E isso foi gradualmente fazendo com que eu perdesse o interesse no filme e abandonasse a suspensão de descrença... Conforme a argumentação dos jurados chega a conclusões mais rápido que todo mundo que analisou o caso (incluindo o advogado de defesa) sem que em qualquer momento seja destacado o fato que a cor de pele do réu (e da vítima) são um fator importante no caso.
Quer dizer, o sujeito fazia parte de uma gangue (tanto que tem as tatuagens para provar isso), que é uma gangue com histórico de venda de narcóticos ilegais mas de alguma forma a promotoria não apresenta estes fatos como relevantes para a definição do caráter do réu? Droga, um video do réu de alguma rede social em que ele confessa seu amor inegável à vítima é apresentado como argumento da defesa, mas a promotoria não tem absolutamente nada de um sujeito que fez/faz parte de uma gangue que vende narcóticos...?
E enquanto os antecedentes não são reflexivos ou mesmo justificativas para um crime específico em julgamento (além de contaminar a opinião do juri conforme esse artigo do jusbrasil), será que uma promotora concorrendo à reeleição escolheria um caso tão frágil e fraco para atuar?

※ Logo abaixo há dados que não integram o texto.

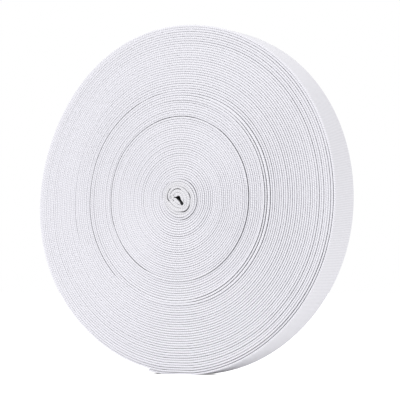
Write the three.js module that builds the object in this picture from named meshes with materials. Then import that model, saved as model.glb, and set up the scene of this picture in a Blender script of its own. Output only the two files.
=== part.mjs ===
// A roll of flat elastic tape, wound on itself without a core and standing on its edge.
// Millimetres, +Z up. The roll's axis lies along Y, and its front face looks towards -Y.
// The origin is on the ground, under the middle of the roll.
//
// The roll is one solid: the tape's outermost turn draws its rim, with the free end as a
// step of one thickness beside the small flat that the roll stands on, and the turns that
// were wound a little further out or in stand as rings on both faces.

import * as THREE from 'three';
import { mergeVertices } from 'three/addons/utils/BufferGeometryUtils.js';

// ---- Driving dimensions ----

const TAPE_WIDTH = 19;
const TURN_PITCH = 1.15;        // from one turn to the next, which is the tape's thickness as wound
const OUTER_RADIUS = 86.5;      // over the outermost turn, at its free end
const SELVEDGE_ROUND = 0.4;     // how far the tape's edges round over
const FLAT_CHORD = 18;          // length of the flat that the roll's weight presses into its rim
const FREE_END_ANGLE = -12;     // degrees from straight down, + towards +X, where the tape ends
const END_CUT_ANGLE = 0.12;     // degrees of rim that the cut end's own face takes up
const COLUMNS = 90;             // steps round the roll

// The roll was wound by eye and isn't quite round. Each row raises the rim in a number of
// even lobes, one of them towards an angle given like FREE_END_ANGLE.
const OUT_OF_ROUND = [
  { lobes: 2, height: 0.39, towards: -45 },
  { lobes: 3, height: 0.22, towards: -57 },
  { lobes: 4, height: 0.22, towards: 21 },
  { lobes: 5, height: 0.21, towards: -4 },
];

// The groups of turns, from the rim inwards. Each row runs from its outer radius to the next
// row's, and shift is how far those turns stand out at the front (-) or at the back (+).
const WOUND_GROUPS = [
  { outer: OUTER_RADIUS, shift: 0 },
  { outer: 84.2, shift: -0.3 },
  { outer: 81.9, shift: 0.1 },
  { outer: 63.8, shift: -0.15 },
  { outer: 53.2, shift: -0.45 },
  { outer: 50.5, shift: 0.1 },
  { outer: 42.0, shift: -0.5 },
  { outer: 40.8, shift: 0 },
  { outer: 10.2, shift: -0.35 },
];

// The core: the first turns, doubled over on themselves and pushed a little out of the front
// face, with the narrow slit that they leave between them.
const CORE = { halfLength: 6.4, halfWidth: 5.2, tilt: -20, shift: -0.8 };
const SLIT = { halfLength: 2.6, halfWidth: 0.65, tilt: -58 };
const CORE_CENTRE = { x: 0.5, z: -0.8 };   // from the roll's axis
const ROUND_AGAIN_RADIUS = 18;             // rings of this radius or more are true circles

const ELASTIC = new THREE.MeshStandardMaterial({ color: 0xeeeef2, roughness: 0.9, metalness: 0 });

// ---- The rim ----

const radians = THREE.MathUtils.degToRad;
const HALF_FLAT_ANGLE = THREE.MathUtils.radToDeg(Math.asin(FLAT_CHORD / 2 / spiralRadius(0)));
const AXIS_HEIGHT = spiralRadius(0) * Math.cos(radians(HALF_FLAT_ANGLE));
const AXIS_X = -middleOfRim();   // centres the roll over the origin

// The outermost turn's radius. Angles are degrees from straight down, + towards +X, and the
// tape is followed from its free end, so it has turned less than once at any angle.
function spiralRadius(angle) {
  const wound = OUTER_RADIUS - TURN_PITCH * (angle - FREE_END_ANGLE) / 360;
  return OUT_OF_ROUND.reduce(
    (radius, { lobes, height, towards }) => radius + height * Math.cos(lobes * radians(angle - towards)),
    wound,
  );
}

function rimRadius(angle) {
  const onFlat = Math.abs(angle) <= HALF_FLAT_ANGLE;
  return onFlat ? AXIS_HEIGHT / Math.cos(radians(angle)) : spiralRadius(angle);
}

// The angles at which the rim is drawn: the free end, the flat, and even steps up to the foot
// of the cut end, one whole turn on.
function rimAngles() {
  const angles = [FREE_END_ANGLE, -HALF_FLAT_ANGLE, HALF_FLAT_ANGLE];
  const last = FREE_END_ANGLE + 360 - END_CUT_ANGLE;
  const steps = COLUMNS - angles.length;
  for (let i = 1; i <= steps; i++) {
    angles.push(HALF_FLAT_ANGLE + (last - HALF_FLAT_ANGLE) * i / steps);
  }
  return angles;
}

// Halfway across the rim along X, from the roll's axis.
function middleOfRim() {
  const across = rimAngles().map((angle) => rimRadius(angle) * Math.sin(radians(angle)));
  return (Math.min(...across) + Math.max(...across)) / 2;
}

function evenAngles() {
  return Array.from({ length: COLUMNS }, (_, i) => FREE_END_ANGLE + 360 * i / COLUMNS);
}

// ---- The rings ----

// Distance from the middle of an ellipse to its edge, towards an angle.
function ellipseRadius({ halfLength, halfWidth, tilt }, angle) {
  // tilt is measured from +X towards +Z, and angle from -Z towards +X
  const turned = radians(angle - 90 - tilt);
  return halfLength * halfWidth / Math.hypot(halfWidth * Math.cos(turned), halfLength * Math.sin(turned));
}

// A ring is a closed line of points round the roll at one depth.
function ring(angles, radiusAt, y, offCentre = 0) {
  return angles.map((angle) => {
    const radius = radiusAt(angle);
    return new THREE.Vector3(
      AXIS_X + CORE_CENTRE.x * offCentre + radius * Math.sin(radians(angle)),
      y,
      AXIS_HEIGHT + CORE_CENTRE.z * offCentre - radius * Math.cos(radians(angle)),
    );
  });
}

// The rings of one face, from the rim to the slit. side is -1 for the front and 1 for the back.
function faceRings(side) {
  const depth = (shift) => side * TAPE_WIDTH / 2 + shift;
  const outermost = depth(WOUND_GROUPS[0].shift);
  const rings = [
    ring(rimAngles(), rimRadius, outermost - side * SELVEDGE_ROUND),
    ring(rimAngles(), (angle) => rimRadius(angle) - SELVEDGE_ROUND, outermost),
  ];
  WOUND_GROUPS.slice(1).forEach(({ outer, shift }, i) => {
    const outsideShift = WOUND_GROUPS[i].shift;
    const offCentre = Math.max(0, 1 - outer / ROUND_AGAIN_RADIUS);
    rings.push(ring(evenAngles(), () => outer, depth(outsideShift), offCentre));
    rings.push(ring(evenAngles(), () => outer, depth(shift), offCentre));
  });
  const aroundCore = WOUND_GROUPS.at(-1).shift;
  rings.push(ring(evenAngles(), (angle) => ellipseRadius(CORE, angle), depth(aroundCore), 1));
  rings.push(ring(evenAngles(), (angle) => ellipseRadius(CORE, angle), depth(CORE.shift), 1));
  rings.push(ring(evenAngles(), (angle) => ellipseRadius(SLIT, angle), depth(CORE.shift), 1));
  return rings;
}

// ---- The solid ----

// Joins each ring to the next and the last to the first, all round.
function solidFromRings(rings) {
  const count = rings[0].length;
  const positions = rings.flat().flatMap((point) => point.toArray());
  const index = [];
  for (let r = 0; r < rings.length; r++) {
    const here = r * count;
    const next = ((r + 1) % rings.length) * count;
    for (let i = 0; i < count; i++) {
      const j = (i + 1) % count;
      index.push(here + i, next + j, next + i, here + i, here + j, next + j);
    }
  }
  const geometry = new THREE.BufferGeometry();
  geometry.setAttribute('position', new THREE.Float32BufferAttribute(positions, 3));
  geometry.setIndex(index);
  return mergeVertices(geometry);
}

// Front face from the rim in to the slit, through the slit, and back out over the back face.
function woundRoll() {
  const rings = [...faceRings(-1), ...faceRings(1).reverse()];
  const mesh = new THREE.Mesh(solidFromRings(rings), ELASTIC);
  mesh.name = 'wound_roll';
  return mesh;
}

const roll = new THREE.Group();
roll.add(woundRoll());

export default roll;
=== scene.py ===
"""A roll of flat white knitted elastic, wound without a core and standing on its edge.

The winding rule is worked out in millimetres as one long centreline, from the free end on
the rim to the folded inner end in the middle. A Geometry Nodes tree then sweeps the tape's
section along it.
"""
import math

import bpy
import numpy as np
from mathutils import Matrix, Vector


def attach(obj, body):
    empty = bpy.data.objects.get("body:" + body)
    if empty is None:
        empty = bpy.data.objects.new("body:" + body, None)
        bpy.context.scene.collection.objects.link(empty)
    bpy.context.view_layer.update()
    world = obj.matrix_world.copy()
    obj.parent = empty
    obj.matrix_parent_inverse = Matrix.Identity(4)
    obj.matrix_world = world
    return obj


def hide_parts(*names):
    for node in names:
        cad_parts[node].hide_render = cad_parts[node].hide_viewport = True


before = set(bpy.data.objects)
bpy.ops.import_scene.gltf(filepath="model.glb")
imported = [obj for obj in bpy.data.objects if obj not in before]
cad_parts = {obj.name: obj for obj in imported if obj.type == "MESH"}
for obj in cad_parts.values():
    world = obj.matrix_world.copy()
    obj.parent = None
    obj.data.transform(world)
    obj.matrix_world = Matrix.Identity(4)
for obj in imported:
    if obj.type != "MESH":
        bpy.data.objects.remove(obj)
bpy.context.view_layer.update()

MM = 0.001

# ---- Sizes shared with the CAD, in millimetres and degrees ----
# Angles run from straight down, + towards +X. The roll's axis lies along Y.

TAPE_WIDTH = 19.0
TURN_PITCH = 1.15
OUTER_RADIUS = 86.5
FLAT_CHORD = 18.0
FREE_END_ANGLE = -12.0

OUT_OF_ROUND = [
    # lobes, height, towards
    (2, 0.39, -45.0),
    (3, 0.22, -57.0),
    (4, 0.22, 21.0),
    (5, 0.21, -4.0),
]

# ---- The tape ----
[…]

Quer dizer, o filme aponta que o casal brigava constante e frequentemente (e que o réu demonstrou comportamento violento inclusive na noite em questão), mas essa é a base toda do argumento da promotoria? Não existe alguma testemunha ou registro de agressão prévia para que tanto a polícia quanto a promotoria considerassem o caso como conclusivo e concreto?
Percebe como isso coincide com pontos da retórica da (extrema) direita de que as pessoas são condenadas sem um julgamento justo ou de que a polarização e a internet forçam a julgamentos rápidos e ríspidos sem o direito a contextualização e coerência... Mesmo que o próprio filme deixe claro que um sujeito violento que cometeu outros crimes ficaria livre enquanto uma pessoa lindando com um problema de alcoolismo ser condenado a até 30 anos de cadeia (por um acidente) correspondem a um cenário de justiça.

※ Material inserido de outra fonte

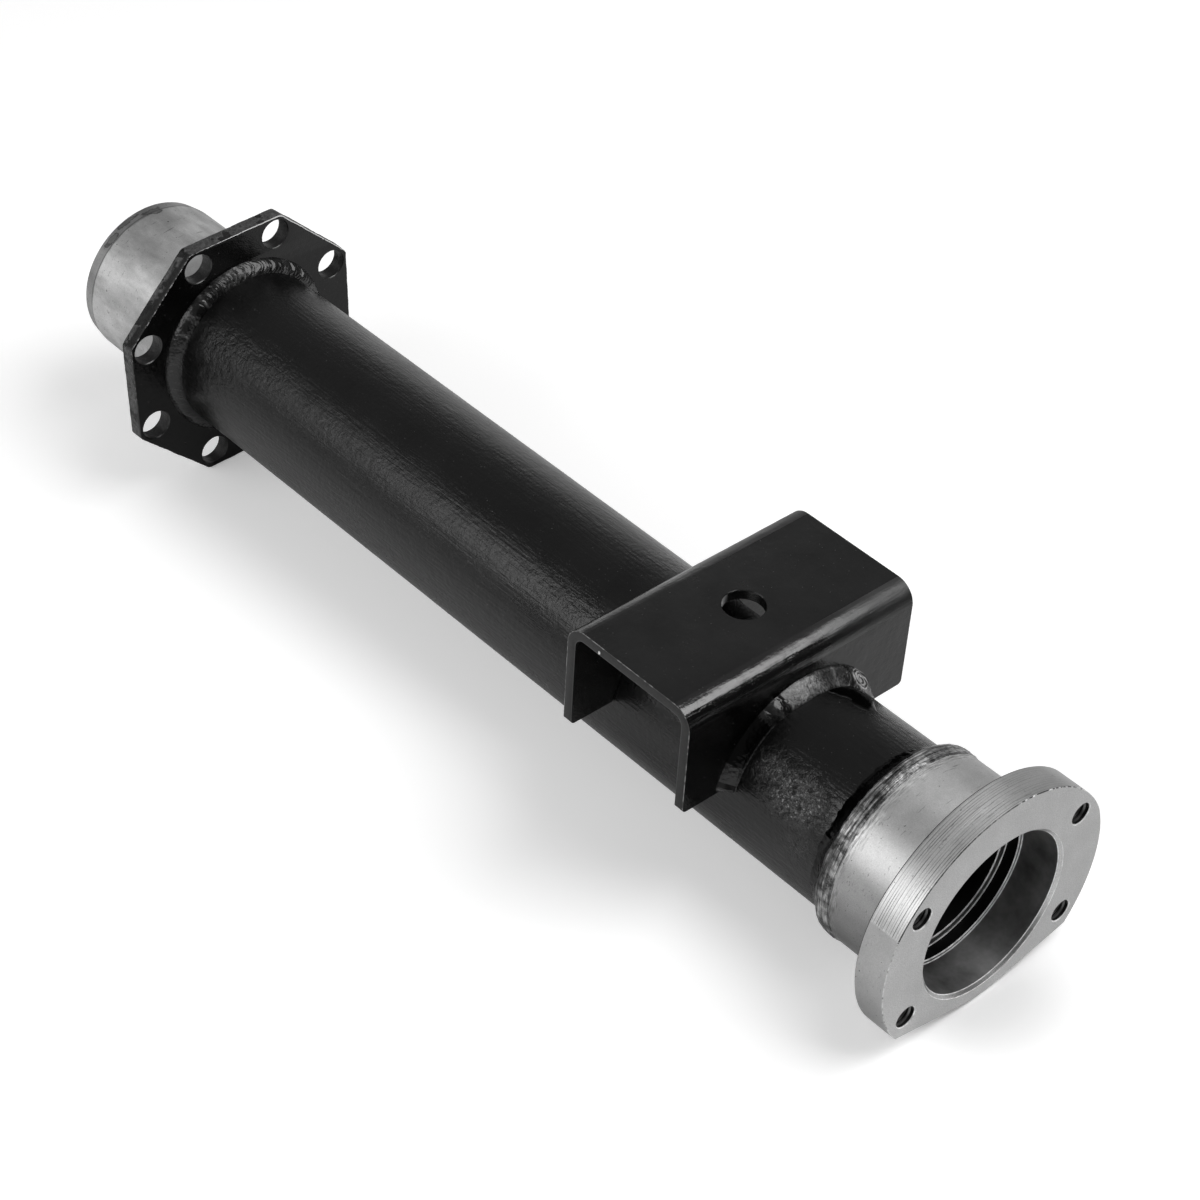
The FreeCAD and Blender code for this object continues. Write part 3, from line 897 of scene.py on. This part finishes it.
def bearing_housing_piece():
    """Bolt flange, neck and stepped bore in one piece, with turning grooves on the crown."""
    count = 720
    hole_sides = 48
    shell = Shell()
    angles = flange_angles(count)

    def outline(x, inset=0, groove=0, turned=0.09):
        """The flange's outline at a station; its crown is turned down a little, deeper in a groove."""
        row, marks = [], []
        for angle in angles:
            share = crown_share(angle)
            cut_in = share * (0.3 + 0.7 * ease(60, 115, angle))
            row.append(round_axle(x, angle, flange_reach(angle, inset) - turned * share - groove * cut_in))
            marks.append(cut_in)
        return shell.row(row, marks)

    rim = [outline(0, 0.35, turned=0), outline(-0.35)]
    x = -1.1
    step = 0
    while x > -BOLT_FLANGE_T + BOLT_EDGE + 0.8:
        depth = 0.015 + 0.03 * abs(noise.noise(Vector((step * 0.73, 1.7, 5.1))))
        # The rings close beside a groove keep its shading off the flat lands
        for over, groove in ((0.06, 0), (0, 0), (-0.1, depth), (-0.22, 0), (-0.28, 0)):
            rim.append(outline(x + over, groove=groove))
        x -= 0.8 + 0.9 * abs(noise.noise(Vector((step * 0.41, 7.3, 2.9))))
        step += 1
    rim += [outline(-BOLT_FLANGE_T + BOLT_EDGE), outline(-BOLT_FLANGE_T, BOLT_EDGE, turned=0)]
    shell.strip(rim[0], rim[1], BURR_STEEL)
    shell.strips(rim[1:-1], TURNED_RIM)
    # Painted shade line where the flange's back meets the neck
    shell.strip(rim[-2], rim[-1], RELIEF_AND_SHADE_STEEL)
    front_holes = [shell.circle(0, BOLT_R + 0.4, hole_sides, y, z) for y, z in BOLTS]
    back_holes = [shell.circle(-BOLT_FLANGE_T, BOLT_R + 0.2, hole_sides, y, z) for y, z in BOLTS]
    lip = shell.circle(0, 37.5, count)
    neck = [shell.row([round_axle(-BOLT_FLANGE_T, a, NECK_R + 0.8) for a in angles])]
    shell.fill([rim[0], lip] + front_holes, GROUND_FACE)
    shell.fill([rim[-1], neck[0]] + back_holes, GROUND_FACE)
    for (y, z), front_rim, back_rim in zip(BOLTS, front_holes, back_holes):
        wall = [shell.circle(-down, BOLT_R, hole_sides, y, z) for down in (0.4, 4, 8, 12, 14.2)]
        # Painted highlight on the hole's chamfer
        shell.strip(front_rim, wall[0], STEP_STEEL)
        shell.strips(wall + [back_rim], THROAT_STEEL)
    profile = [(-BOLT_FLANGE_T - 0.3, NECK_R + 0.35), (-BOLT_FLANGE_T - 0.8, NECK_R)]
    profile += [(lerp(-BOLT_FLANGE_T - 0.8, -47, i / 12), NECK_R) for i in range(1, 13)]
    profile.append((BUTT_X, NECK_R - 3))
    neck += [shell.row([round_axle(x, a, radius) for a in angles]) for x, radius in profile]
    shell.strips(neck, TURNED_NECK)
    previous = lip
    for x, radius, material in BORE_PROFILE:
        ring = shell.circle(x, radius, count)
        shell.strip(previous, ring, material)
        previous = ring
    shell.strip(previous, neck[-1], THROAT_STEEL)
    piece = shell.build("bearing_housing_visual", sharp=25)
    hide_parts("bearing_housing")


def thread_piece(name, y, z):
    """Thread of one tapped hole: a ridge of triangular section wound down the wall."""
    pitch = 25.4 / 16
    per_turn = 40
    total = int(per_turn * 8.2)
    run_in = 14
    root = BOLT_R + 0.03
    shell = Shell()
    rows = []
    for i in range(total + 1):
        turn = 2 * pi * i / per_turn
        x = -0.95 - pitch * i / per_turn
        crest = lerp(BOLT_R, 4.12, min(1, i / run_in, (total - i) / run_in + 0.02))
        section = ((x - 0.68, root), (x - 0.08, crest), (x + 0.08, crest), (x + 0.68, root))
        rows.append(shell.row([(sx, y + r * cos(turn), z + r * sin(turn)) for sx, r in section]))
    shell.strips(rows, THREAD_STEEL)
    shell.face(rows[0], THREAD_STEEL)
    shell.face(rows[-1], THREAD_STEEL)
    piece = shell.build(name)


def bead_ring(shell, angles, section, closed, material_of, mark_of):
    """Sweep a bead's section round the axle; a section gives stations, radii and how high each stands."""
    rows = []
    for angle in angles:
        outline = section(angle)
        mark = mark_of(angle)
        # A point's mark grows with its crest, so the grey on the ripples is partly painted highlight
        rows.append(shell.row([round_axle(x, angle, r) for x, r, _ in outline],
                              [max(0, mark * (0.15 + 0.85 * crest)) for _, _, crest in outline]))
    for angle, a, b in zip(angles, rows, rows[1:] + rows[:1] if closed else rows[1:]):
        for k in range(len(a)):
            n = (k + 1) % len(a)
            shell.face((a[k], a[n], b[n], b[k]), material_of(angle, k))
    if not closed:
        for end in (rows[0], rows[-1]):
            shell.face(end, material_of(angles[0], 0))


BEAD_STEPS = 20
# How deep inside the corner the middle of a fillet bead's arc lies
BEAD_SINK = 2.5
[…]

Se o roteiro ofercesse alguma dúvida sobre o caso (algo com a possibilidade de que o réu de fato tivesse cometido o crime - é, eu sei, que absurdo que um traficante branco com histórico de violência e abuso pudesse agredir uma mulher) ou mesmo maior espaço para reflexão sobre o real culpado (que talvez ele estivesse confundindo os fatos - inclusive em virtude de seu problema com alcoolismo), algo que um diretor como David Fincher ou Bill Hader (sim, depois de Barry eu acredito que ele faria algo muito bom com o material), nos mostra o potencial desperdiçado e os principais motivos pelos quais esse filme é uma resenha lixo.
Honestamente? Passe longe e veja qualquer uma das muitas versões de Doze Homens e uma Sentença que vale muito mais a pena.